Castro, 80, credited a better diet for his improving health and joked
that a 70-year-old Japanese man recently climbed Mt. Everest. But he
then added an ominous note: ``There are dangers that threaten the health
of a human being. . . . I don't want to disappoint.''

His face seemed more filled out than in recent photographs, and he
smiled often but spoke slowly and in short phrases, slurring his words
at times and drawing labored breaths. The interview appeared to have
taken place in the same room as his April meeting with a Chinese
delegation -- a room the Beijing media said was in a hospital.

But he provided no hint on whether he planned to return to power and
made no mention of his brother Raúl, who assumed most of Castro's powers
July 31 after he underwent surgery for what is now widely believed to be
diverticulitis, an intestinal condition that can lead to fatal bleeding.

''This confirms for me that the succession has taken place,'' said Andy
Gómez, a senior fellow at University of Miami's Institute for Cuban and
Cuban-American Studies. ``This is all part of a strategic plan by the
new leadership to show the Cuban people and the international community
that Castro is no longer capable of running the country.

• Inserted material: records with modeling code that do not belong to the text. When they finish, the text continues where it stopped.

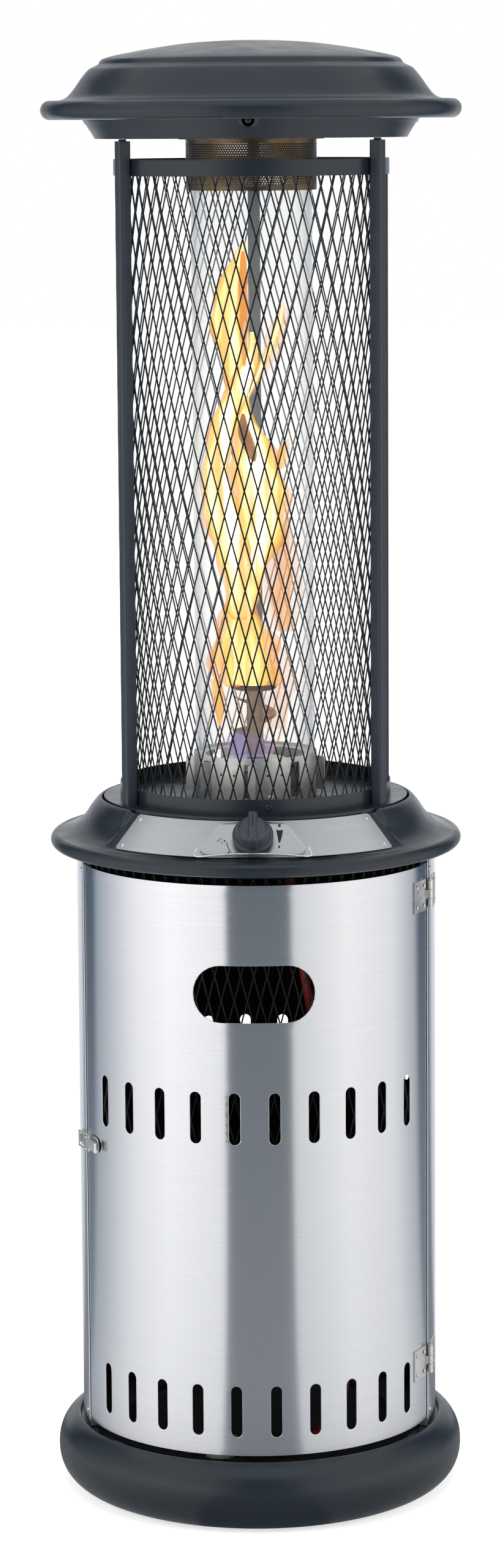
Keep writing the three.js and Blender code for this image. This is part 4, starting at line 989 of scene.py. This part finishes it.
def sleeve():
    """Perforated flue sleeve: six-sided cells with a hole in each, two hems and a flange."""
    r, z0, z1 = 77.5, low("flue_sleeve"), high("flue_sleeve") - 1.0
    columns, hole = 156, 1.02
    pitch = 2 * pi * r / columns
    side, row_height = pitch / sqrt(3), pitch * sqrt(3) / 2
    rows = int((z1 - z0 - 7) / row_height)
    first = z0 + (z1 - z0 - (rows - 1) * row_height) / 2
    corners = [(sin(radians(60 * k)), cos(radians(60 * k))) for k in range(6)]
    points, faces = [], []
    for j in range(rows):
        for i in range(columns):
            u, v, start = (i + j % 2 / 2) * pitch, first + j * row_height, len(points)
            for size in (side, hole):
                points += [polar(r, degrees((u + size * x) / r), v + size * y) for x, y in corners]
            for k in range(6):
                a, b = start + k, start + (k + 1) % 6
                faces.append((b, a, a + 6, b + 6))
    thicken(put("perforated_sleeve", points, faces, sleeve_metal, "flue_sleeve", closed=False), 0.8, 0)
    hem = side * 0.4 - 0.3
    sections = ((r - 0.9, r + 0.1, z0, first - hem), (r - 0.5, r + 9, z1, z1 + 1),
                (r - 0.9, r + 0.1, first + (rows - 1) * row_height + hem, z1))
    put("sleeve_hems", *joined(turn(box_line(*section)) for section in sections), sleeve_metal)


sleeve()

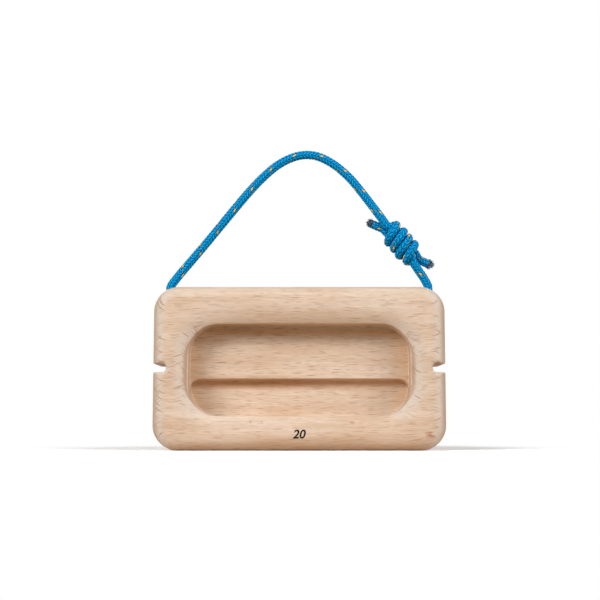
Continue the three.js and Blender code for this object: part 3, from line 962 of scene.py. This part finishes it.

''It shows that he is not involved in the day-to-day activities and
hasn't been for a while,'' Gómez said. ``He's living in the past, rather
than preparing for the future.''

Castro spent most of the 50-minute ''conversation'' with Randy Alonso,
host of the nightly news program Round Table, recounting his weekend
visit by Vietnamese Communist Party chief Nong Duc Manh. He became
animated as he recalled a visit to Vietnam when it was at war with the
United States.

He spent about 40 minutes describing the destruction caused by the war
and slowly rattling off a string of facts about modern-day Vietnam that
ranged from its rice and coffee harvest figures to the number of its
modern toilets.

He remained seated throughout the interview, wearing an Adidas track
suit in Cuba's red, white and blue colors and black sneakers. The
cameras showed close-ups of his head, hands and feet, but no full-body
views.

After Alonso commented that Castro did not appear to have difficulty
reading from a copy of Granma newspaper, Castro joked that his eyesight
was indeed improving. ``I used to wear glasses. I had myopia. But myopia
goes away with the passing of years. And the first time [a doctor] told
me my myopia was going away, I asked him: Does that mean I'm growing
younger?''

And while there has never been any official and detailed version of his
illness, Castro claimed the public knows enough. ''They say [my health]
is a state secret; what state secret? I said very clearly where things
stood,'' he said.

Translator Renato Perez contributed to this report.